Records from a dataset

┄┄┄┄┄┄

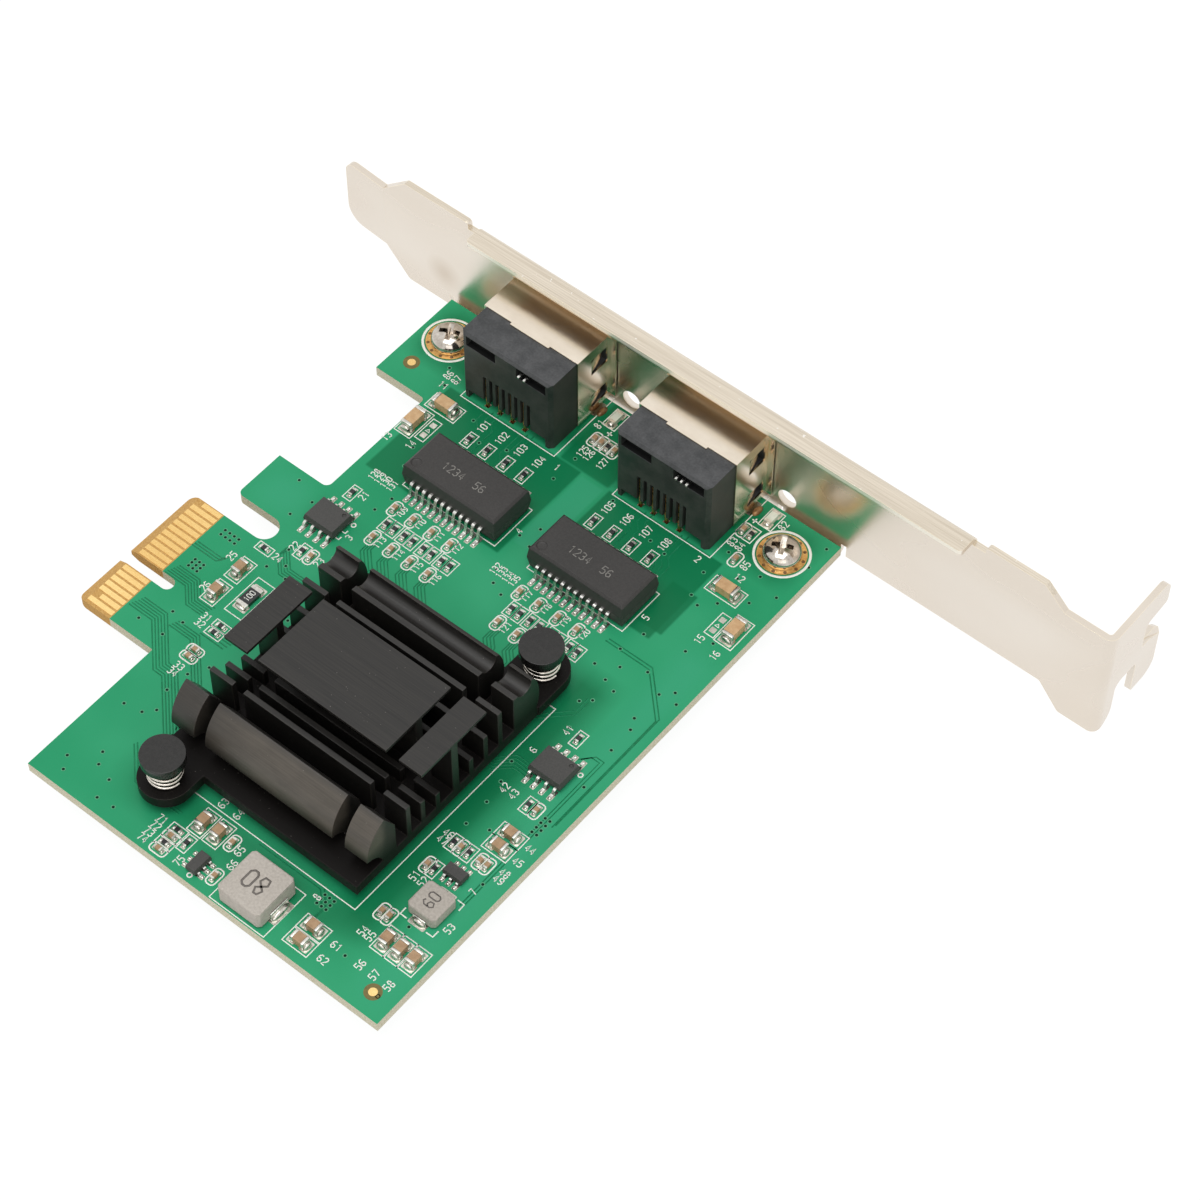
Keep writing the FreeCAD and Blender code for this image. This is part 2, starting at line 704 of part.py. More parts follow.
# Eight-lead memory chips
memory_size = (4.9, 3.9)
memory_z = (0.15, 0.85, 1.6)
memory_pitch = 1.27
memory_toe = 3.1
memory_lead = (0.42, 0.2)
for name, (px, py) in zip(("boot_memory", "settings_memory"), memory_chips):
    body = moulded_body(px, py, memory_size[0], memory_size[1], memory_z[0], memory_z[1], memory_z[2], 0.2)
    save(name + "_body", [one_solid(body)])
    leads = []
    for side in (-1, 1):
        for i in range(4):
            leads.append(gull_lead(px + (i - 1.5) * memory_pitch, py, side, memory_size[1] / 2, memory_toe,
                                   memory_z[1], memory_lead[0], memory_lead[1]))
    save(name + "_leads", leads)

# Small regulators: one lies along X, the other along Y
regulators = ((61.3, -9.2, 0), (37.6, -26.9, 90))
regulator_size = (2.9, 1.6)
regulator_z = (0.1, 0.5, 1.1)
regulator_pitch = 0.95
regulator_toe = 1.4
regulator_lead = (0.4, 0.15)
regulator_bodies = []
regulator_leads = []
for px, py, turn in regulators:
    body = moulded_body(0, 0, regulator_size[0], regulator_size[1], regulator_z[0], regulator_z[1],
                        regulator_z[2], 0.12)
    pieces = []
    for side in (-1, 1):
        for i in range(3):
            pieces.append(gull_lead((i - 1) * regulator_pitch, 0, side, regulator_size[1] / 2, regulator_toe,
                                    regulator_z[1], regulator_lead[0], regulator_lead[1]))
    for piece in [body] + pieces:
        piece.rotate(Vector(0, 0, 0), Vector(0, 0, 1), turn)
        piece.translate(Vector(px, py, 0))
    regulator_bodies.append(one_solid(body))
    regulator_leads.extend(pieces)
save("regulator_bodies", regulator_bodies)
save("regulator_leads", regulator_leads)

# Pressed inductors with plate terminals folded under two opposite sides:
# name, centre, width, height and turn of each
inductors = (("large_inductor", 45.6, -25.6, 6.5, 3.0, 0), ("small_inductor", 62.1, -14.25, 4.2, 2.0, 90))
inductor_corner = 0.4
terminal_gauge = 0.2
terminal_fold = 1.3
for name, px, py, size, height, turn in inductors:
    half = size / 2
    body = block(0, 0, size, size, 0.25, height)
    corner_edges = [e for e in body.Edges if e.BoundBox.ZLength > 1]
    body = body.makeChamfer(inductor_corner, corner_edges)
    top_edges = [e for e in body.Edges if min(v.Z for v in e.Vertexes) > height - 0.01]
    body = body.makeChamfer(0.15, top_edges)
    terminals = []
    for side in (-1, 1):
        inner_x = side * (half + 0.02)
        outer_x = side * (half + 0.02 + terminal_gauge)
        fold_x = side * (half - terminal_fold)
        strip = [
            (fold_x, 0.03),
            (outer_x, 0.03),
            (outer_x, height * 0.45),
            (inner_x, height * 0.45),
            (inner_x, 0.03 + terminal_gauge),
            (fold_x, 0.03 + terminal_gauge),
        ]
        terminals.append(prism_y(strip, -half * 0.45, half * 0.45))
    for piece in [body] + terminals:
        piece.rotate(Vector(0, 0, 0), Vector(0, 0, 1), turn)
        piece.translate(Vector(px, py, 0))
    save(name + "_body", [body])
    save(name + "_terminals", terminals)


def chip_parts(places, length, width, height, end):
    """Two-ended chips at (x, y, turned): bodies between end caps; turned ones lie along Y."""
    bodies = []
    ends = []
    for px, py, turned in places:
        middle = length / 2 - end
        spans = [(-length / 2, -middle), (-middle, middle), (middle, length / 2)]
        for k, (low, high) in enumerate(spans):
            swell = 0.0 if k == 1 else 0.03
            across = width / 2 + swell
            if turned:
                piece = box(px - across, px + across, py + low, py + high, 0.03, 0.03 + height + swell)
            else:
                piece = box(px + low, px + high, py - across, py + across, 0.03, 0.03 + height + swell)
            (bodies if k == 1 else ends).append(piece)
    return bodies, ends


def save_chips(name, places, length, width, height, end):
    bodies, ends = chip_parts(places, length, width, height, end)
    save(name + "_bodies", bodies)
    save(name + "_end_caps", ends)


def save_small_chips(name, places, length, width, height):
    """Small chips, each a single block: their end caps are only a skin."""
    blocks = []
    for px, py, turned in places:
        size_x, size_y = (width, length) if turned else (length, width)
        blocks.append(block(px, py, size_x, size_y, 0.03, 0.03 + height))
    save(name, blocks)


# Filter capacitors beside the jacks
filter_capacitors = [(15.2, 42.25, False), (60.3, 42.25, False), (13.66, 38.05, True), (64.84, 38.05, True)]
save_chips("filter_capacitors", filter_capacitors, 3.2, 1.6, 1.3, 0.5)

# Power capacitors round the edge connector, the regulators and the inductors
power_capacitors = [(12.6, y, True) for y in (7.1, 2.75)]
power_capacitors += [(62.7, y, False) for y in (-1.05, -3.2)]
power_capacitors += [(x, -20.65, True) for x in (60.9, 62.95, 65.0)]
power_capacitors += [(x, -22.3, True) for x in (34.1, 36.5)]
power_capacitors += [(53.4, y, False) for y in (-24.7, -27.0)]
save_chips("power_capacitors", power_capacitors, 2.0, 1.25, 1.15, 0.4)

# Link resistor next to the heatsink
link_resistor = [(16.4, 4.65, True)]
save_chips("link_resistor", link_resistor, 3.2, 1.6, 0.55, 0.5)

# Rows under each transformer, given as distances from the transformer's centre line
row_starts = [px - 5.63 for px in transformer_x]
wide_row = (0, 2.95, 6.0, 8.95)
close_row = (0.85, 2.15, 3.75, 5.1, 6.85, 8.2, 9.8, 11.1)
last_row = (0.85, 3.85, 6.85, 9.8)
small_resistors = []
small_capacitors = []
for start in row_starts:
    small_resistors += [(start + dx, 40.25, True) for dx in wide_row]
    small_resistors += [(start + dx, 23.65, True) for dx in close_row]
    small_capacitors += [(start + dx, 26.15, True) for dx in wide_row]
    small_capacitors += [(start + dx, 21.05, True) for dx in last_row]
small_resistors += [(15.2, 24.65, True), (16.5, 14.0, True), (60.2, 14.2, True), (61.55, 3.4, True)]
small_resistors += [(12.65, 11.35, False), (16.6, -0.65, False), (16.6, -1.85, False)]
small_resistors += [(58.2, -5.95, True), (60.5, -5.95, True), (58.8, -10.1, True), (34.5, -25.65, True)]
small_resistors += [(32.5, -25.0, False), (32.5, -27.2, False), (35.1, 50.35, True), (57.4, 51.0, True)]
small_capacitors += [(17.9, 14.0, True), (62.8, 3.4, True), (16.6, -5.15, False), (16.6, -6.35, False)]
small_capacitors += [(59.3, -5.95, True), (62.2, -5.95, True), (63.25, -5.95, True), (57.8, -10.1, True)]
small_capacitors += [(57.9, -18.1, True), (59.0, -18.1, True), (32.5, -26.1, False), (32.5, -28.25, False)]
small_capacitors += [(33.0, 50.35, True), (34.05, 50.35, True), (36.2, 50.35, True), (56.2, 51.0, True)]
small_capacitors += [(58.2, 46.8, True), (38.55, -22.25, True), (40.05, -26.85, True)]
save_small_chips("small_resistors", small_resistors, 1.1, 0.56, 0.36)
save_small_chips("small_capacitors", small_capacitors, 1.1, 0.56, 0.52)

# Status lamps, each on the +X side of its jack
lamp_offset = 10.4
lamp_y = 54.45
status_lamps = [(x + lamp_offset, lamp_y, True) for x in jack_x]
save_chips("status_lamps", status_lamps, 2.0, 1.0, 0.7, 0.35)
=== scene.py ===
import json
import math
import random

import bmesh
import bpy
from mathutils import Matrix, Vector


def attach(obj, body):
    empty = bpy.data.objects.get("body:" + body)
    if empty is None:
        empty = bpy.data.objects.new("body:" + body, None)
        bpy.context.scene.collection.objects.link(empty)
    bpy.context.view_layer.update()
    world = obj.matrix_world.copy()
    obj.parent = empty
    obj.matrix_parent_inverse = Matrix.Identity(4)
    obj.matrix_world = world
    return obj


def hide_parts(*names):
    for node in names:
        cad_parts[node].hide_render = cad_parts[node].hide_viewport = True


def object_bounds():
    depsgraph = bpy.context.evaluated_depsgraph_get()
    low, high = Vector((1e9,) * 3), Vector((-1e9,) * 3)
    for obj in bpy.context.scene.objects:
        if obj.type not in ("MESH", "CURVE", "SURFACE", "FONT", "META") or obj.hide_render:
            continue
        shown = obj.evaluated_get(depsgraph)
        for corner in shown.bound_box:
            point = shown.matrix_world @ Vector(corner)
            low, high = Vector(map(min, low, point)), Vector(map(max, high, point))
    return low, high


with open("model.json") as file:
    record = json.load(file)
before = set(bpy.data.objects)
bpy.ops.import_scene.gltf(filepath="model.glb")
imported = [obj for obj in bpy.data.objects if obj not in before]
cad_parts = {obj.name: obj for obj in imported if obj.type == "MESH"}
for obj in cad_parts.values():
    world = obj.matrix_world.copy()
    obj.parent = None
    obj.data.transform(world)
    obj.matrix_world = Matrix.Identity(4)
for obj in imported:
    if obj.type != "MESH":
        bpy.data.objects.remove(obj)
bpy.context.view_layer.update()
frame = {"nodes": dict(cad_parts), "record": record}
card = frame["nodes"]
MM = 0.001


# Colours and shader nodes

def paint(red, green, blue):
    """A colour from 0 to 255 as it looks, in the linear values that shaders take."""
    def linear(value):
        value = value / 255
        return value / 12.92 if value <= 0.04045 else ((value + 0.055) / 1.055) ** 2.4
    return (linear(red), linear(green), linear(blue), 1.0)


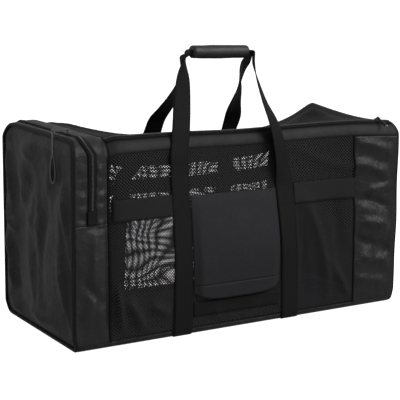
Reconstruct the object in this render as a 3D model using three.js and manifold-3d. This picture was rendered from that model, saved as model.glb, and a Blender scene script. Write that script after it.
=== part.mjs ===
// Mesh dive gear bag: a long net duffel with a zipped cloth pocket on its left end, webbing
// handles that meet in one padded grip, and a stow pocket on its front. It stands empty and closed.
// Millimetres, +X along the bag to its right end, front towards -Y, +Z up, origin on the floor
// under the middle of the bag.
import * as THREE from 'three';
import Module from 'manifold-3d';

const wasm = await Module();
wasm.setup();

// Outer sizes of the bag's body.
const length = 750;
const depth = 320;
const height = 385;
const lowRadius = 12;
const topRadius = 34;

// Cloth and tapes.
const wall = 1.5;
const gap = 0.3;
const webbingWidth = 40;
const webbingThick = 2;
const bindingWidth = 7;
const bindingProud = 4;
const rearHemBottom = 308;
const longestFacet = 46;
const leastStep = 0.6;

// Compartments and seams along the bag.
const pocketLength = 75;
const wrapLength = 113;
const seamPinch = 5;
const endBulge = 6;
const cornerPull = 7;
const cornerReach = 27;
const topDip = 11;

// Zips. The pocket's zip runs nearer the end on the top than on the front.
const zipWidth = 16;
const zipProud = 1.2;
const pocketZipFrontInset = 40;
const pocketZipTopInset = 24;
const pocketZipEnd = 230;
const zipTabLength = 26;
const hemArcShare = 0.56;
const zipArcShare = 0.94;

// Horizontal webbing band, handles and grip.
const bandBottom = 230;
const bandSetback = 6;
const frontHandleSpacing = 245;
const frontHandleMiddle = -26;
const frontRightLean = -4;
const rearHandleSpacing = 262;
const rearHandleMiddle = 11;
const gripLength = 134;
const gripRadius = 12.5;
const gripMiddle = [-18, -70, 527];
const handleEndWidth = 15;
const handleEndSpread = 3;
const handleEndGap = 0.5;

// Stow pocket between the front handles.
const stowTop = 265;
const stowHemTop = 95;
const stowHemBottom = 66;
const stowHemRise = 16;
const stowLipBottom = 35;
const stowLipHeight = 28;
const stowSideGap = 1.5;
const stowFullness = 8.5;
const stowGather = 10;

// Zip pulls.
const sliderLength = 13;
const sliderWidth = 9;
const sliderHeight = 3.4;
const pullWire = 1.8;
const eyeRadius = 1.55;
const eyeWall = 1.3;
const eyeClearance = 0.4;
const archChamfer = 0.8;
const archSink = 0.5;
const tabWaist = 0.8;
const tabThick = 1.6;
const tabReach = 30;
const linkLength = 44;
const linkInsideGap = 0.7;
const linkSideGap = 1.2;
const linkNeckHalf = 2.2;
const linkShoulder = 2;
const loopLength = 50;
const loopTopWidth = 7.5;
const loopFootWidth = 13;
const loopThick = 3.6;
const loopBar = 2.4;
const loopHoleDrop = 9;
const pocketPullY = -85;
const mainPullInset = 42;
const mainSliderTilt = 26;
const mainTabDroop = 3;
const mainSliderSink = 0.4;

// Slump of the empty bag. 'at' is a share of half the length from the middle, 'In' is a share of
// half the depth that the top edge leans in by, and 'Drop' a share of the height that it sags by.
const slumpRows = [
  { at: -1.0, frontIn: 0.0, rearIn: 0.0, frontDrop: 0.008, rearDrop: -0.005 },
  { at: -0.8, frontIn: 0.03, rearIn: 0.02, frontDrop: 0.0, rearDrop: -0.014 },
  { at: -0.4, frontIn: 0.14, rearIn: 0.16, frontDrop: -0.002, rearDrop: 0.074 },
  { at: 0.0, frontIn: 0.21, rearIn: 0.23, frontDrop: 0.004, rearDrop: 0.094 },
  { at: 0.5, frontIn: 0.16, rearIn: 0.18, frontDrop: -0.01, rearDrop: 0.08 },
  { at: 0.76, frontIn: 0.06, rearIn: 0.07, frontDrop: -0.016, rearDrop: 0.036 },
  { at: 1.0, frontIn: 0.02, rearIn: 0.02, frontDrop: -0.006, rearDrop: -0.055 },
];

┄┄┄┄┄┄

**Exercise requirements:**
Going down the listing above, begin printing at the line with "obj.matrix_parent_inverse = Matrix.Identity(4)" and finish with the line with "# Colours and shader nodes", exactly as they appear.

**Written solution:**
    obj.matrix_parent_inverse = Matrix.Identity(4)
    obj.matrix_world = world
    return obj


def hide_parts(*names):
    for node in names:
        cad_parts[node].hide_render = cad_parts[node].hide_viewport = True


def object_bounds():
    depsgraph = bpy.context.evaluated_depsgraph_get()
    low, high = Vector((1e9,) * 3), Vector((-1e9,) * 3)
    for obj in bpy.context.scene.objects:
        if obj.type not in ("MESH", "CURVE", "SURFACE", "FONT", "META") or obj.hide_render:
            continue
        shown = obj.evaluated_get(depsgraph)
        for corner in shown.bound_box:
            point = shown.matrix_world @ Vector(corner)
            low, high = Vector(map(min, low, point)), Vector(map(max, high, point))
    return low, high


with open("model.json") as file:
    record = json.load(file)
before = set(bpy.data.objects)
bpy.ops.import_scene.gltf(filepath="model.glb")
imported = [obj for obj in bpy.data.objects if obj not in before]
cad_parts = {obj.name: obj for obj in imported if obj.type == "MESH"}
for obj in cad_parts.values():
    world = obj.matrix_world.copy()
    obj.parent = None
    obj.data.transform(world)
    obj.matrix_world = Matrix.Identity(4)
for obj in imported:
    if obj.type != "MESH":
        bpy.data.objects.remove(obj)
bpy.context.view_layer.update()
frame = {"nodes": dict(cad_parts), "record": record}
card = frame["nodes"]
MM = 0.001


# Colours and shader nodes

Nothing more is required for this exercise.